Hopefully Great Rivers Greenway will reconsider, so the land adjacent to the Eads Bridge might someday see new constriction. Maybe a demonstration is needed to convince them?

— Steve Patterson


Currently there are "11 comments" on this Article:

  1. Fozzie says:

    So, the city should twiddle its thumbs for 20 years hoping something might happen and deny a group that wants to do something positive in the present? Nonsense.

    If land values and demand increases that park will be gone.

    • It’s nonsense to think any park space will ever be sold for private development. Wouldn’t happen, Mayor Slay told me as much years ago when discussing the Gateway Mall.

    • JZ71 says:

      I’ll repeat, given that the parking garage on the south side of the Eads bridge is slated to be demolished, and that most “trailheads” usually include parking, the smartest thing GRG can do here is to make this a pay parking lot (or parking garage) and use the revenue to support its other programs. Sucks for the Landing and the urban fabric, but it’s the most logical option short of a new mixed-use structure. Leaving it as a free lot would just see it filled with visitors to the Landing and the Arch, NOT actual trail users. (And no, we don’t need another local park next to a transit park next to a national park!)

      • The museum under the Arch is being expanded, the Arch entrance will face west toward the city. The point is to better connect the Arch with downtown, with visitors arriving by car parking in one of the many downtown garages, using up excess supply.

        • JZ71 says:

          People are lazy – the closest parking always fills in first, and people from out of town (most visitors to the arch) want to park where they can see where they’re going, not park blocks away and walk through a “scary”, unfamiliar downtown area.

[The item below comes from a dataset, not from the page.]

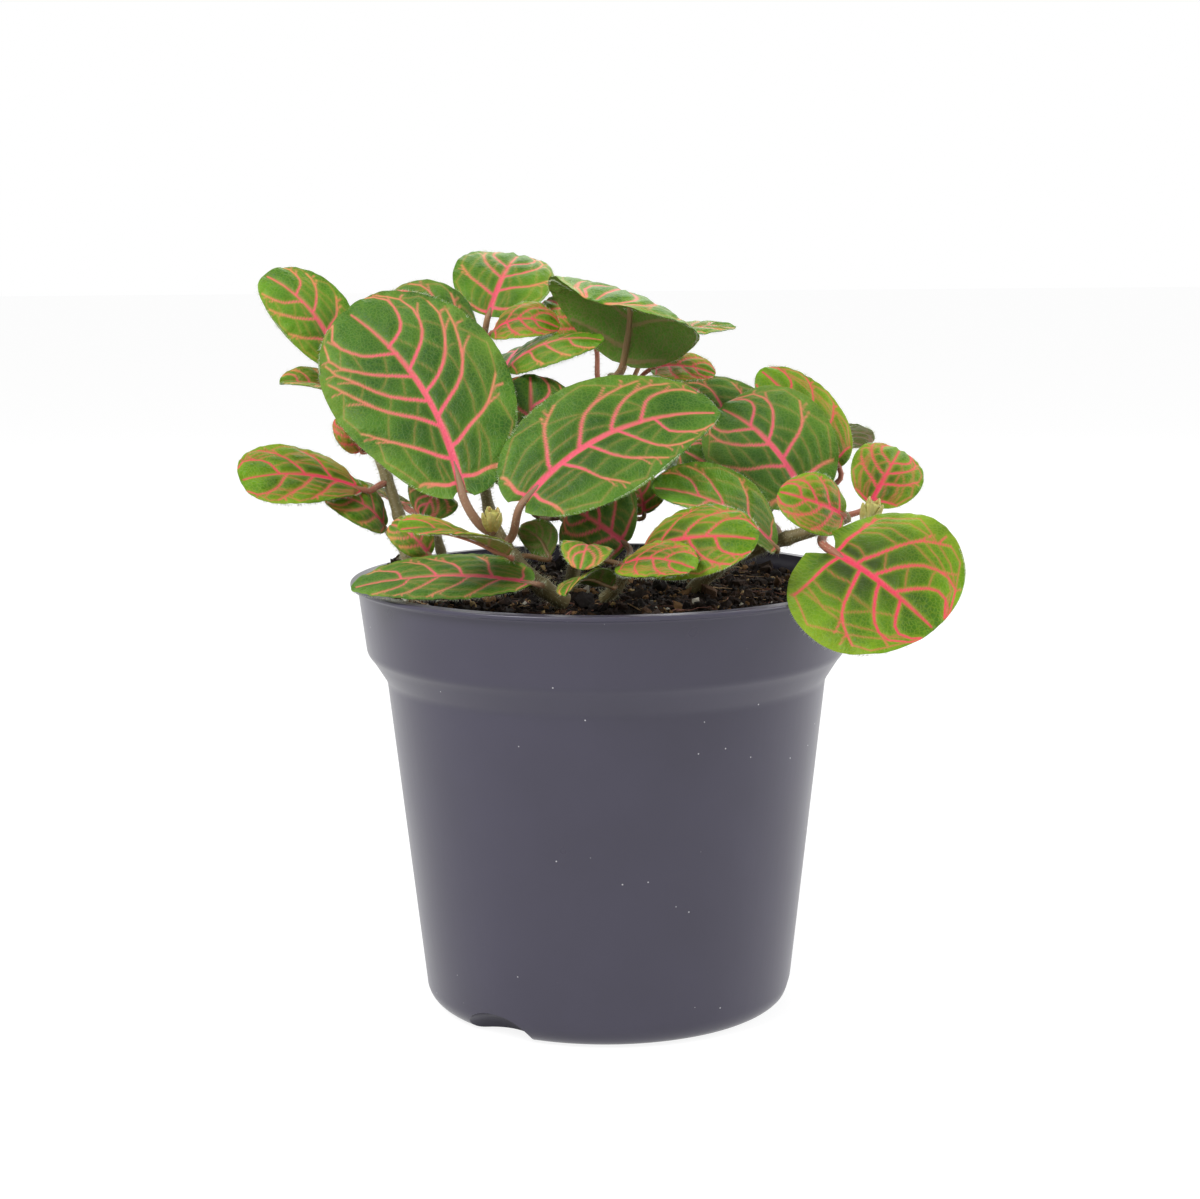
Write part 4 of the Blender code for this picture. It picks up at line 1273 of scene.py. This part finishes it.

Yes, I get the theories and the arguments for removing the existing garage, but for many visitors to the Arch, both downtown and parking garages can be intimidating – not everyone comes from urban areas, so surface parking within sight of the Arch is way more comfortable than a garage.

          • guest says:

            So because people are scared of walking and not everyone comes from urban areas we should just make everything within sight of the Arch parking to accommodate them. Totally acceptable. Sounds like you may already work for the City, and if not, you may want to apply, you’re just what they’re looking for.

          • JZ71 says:

            Read what I said – I agree with Steve, the best use would be a new mixed-use structure. But until there’s a market to build one on the site, until GRG decides to sell the site to a developer, GRG owns the site and, I assume, plans to put it to a productive use. They can do what they normally do, build a free parking lot, put in some grass and trees, and create a SUBURBAN-scale trail head. All I’m saying is that there is demand for parking next to the Arch, so it would make more sense for GRG to charge for parking at this location and use the revenue as a new income source in their budget. I also don’t agree with Steve that connecting the Arch with downtown will magically make downtown more attractive to visitors to the Arch.

            I see three groups of visitors – locals taking out-of-town visitors, people in town for other reasons deciding to visit and people doing cross-country road trips stopping for a few hours. The first and last groups are like many other downtown visitors – they go down and park, do their one thing, then leave – better connections aren’t going to make much of a difference (better parking will). The middle group is the only group that might be attracted by better pedestrian connections, but only time will tell. Right now, we have Hooters and CityGarden close by, the City Museum, Busch Stadium / BPV and Washington Avenue are all quite a hike, and all the other “sights” are much further away. It’s not much different than the dynamic in Chicago, between the Loop and the museums – yes you “can” walk, but most choose not to.

      • Important to note too that GRG already has trailhead parking at the Union Light & Power building south of Rootwad Park, and Lumiere “gifted” them the large lot directly across LKS from the President casino.

        • John R says:

          I think GRG is planning on activating that space. Does anyone know who owns the lot directly east of the Switzer lot? I’d be a bit more comfortable with GRG utilizing that one as it actually fronts the riverfront trail like the old casino lot.

  2. shebasilisk says:

    If a Park does go in there, a suggestion for its name would be Priscilla Baltimore Park. Priscilla “Mother” Baltimore, was a slave brought to St. Louis from Kentucky prior to the Civil War. She went on to buy her freedom and is one of the founders of Freedom Village, which was later absorbed into the platted town of Brooklyn, Illinois. She was actively involved with the movement of the AME church westward and was prominent in the development of a number of AME churches and congregations on both sides of the our river here. She would later return to St. Louis where she died (her obituary is documented in the St. Louis Globe Democrat.) The most compelling reason to name a riverfront park after this woman however, is the oral history traditions that Baltimore ferried AME minister William Paul Quinn, a free African American AME preacher who was tried in St. Louis for his preaching to slaves. Priscilla is also said to have ferried slaves to Brooklyn, a refuge for fleeing slaves and to helping them move on to Alton and other Underground Railroad sites. St. Louis has been slow to equally recognize the achievements of its women in the public sphere with parks, memorials, etc. This could be a incredibly fitting memorial rather than naming it after a political crony.

    • John R says:

      Thanks for sharing…. that could lead to more riverfront trail interpretation with Mary Meachum Freedom Crossing.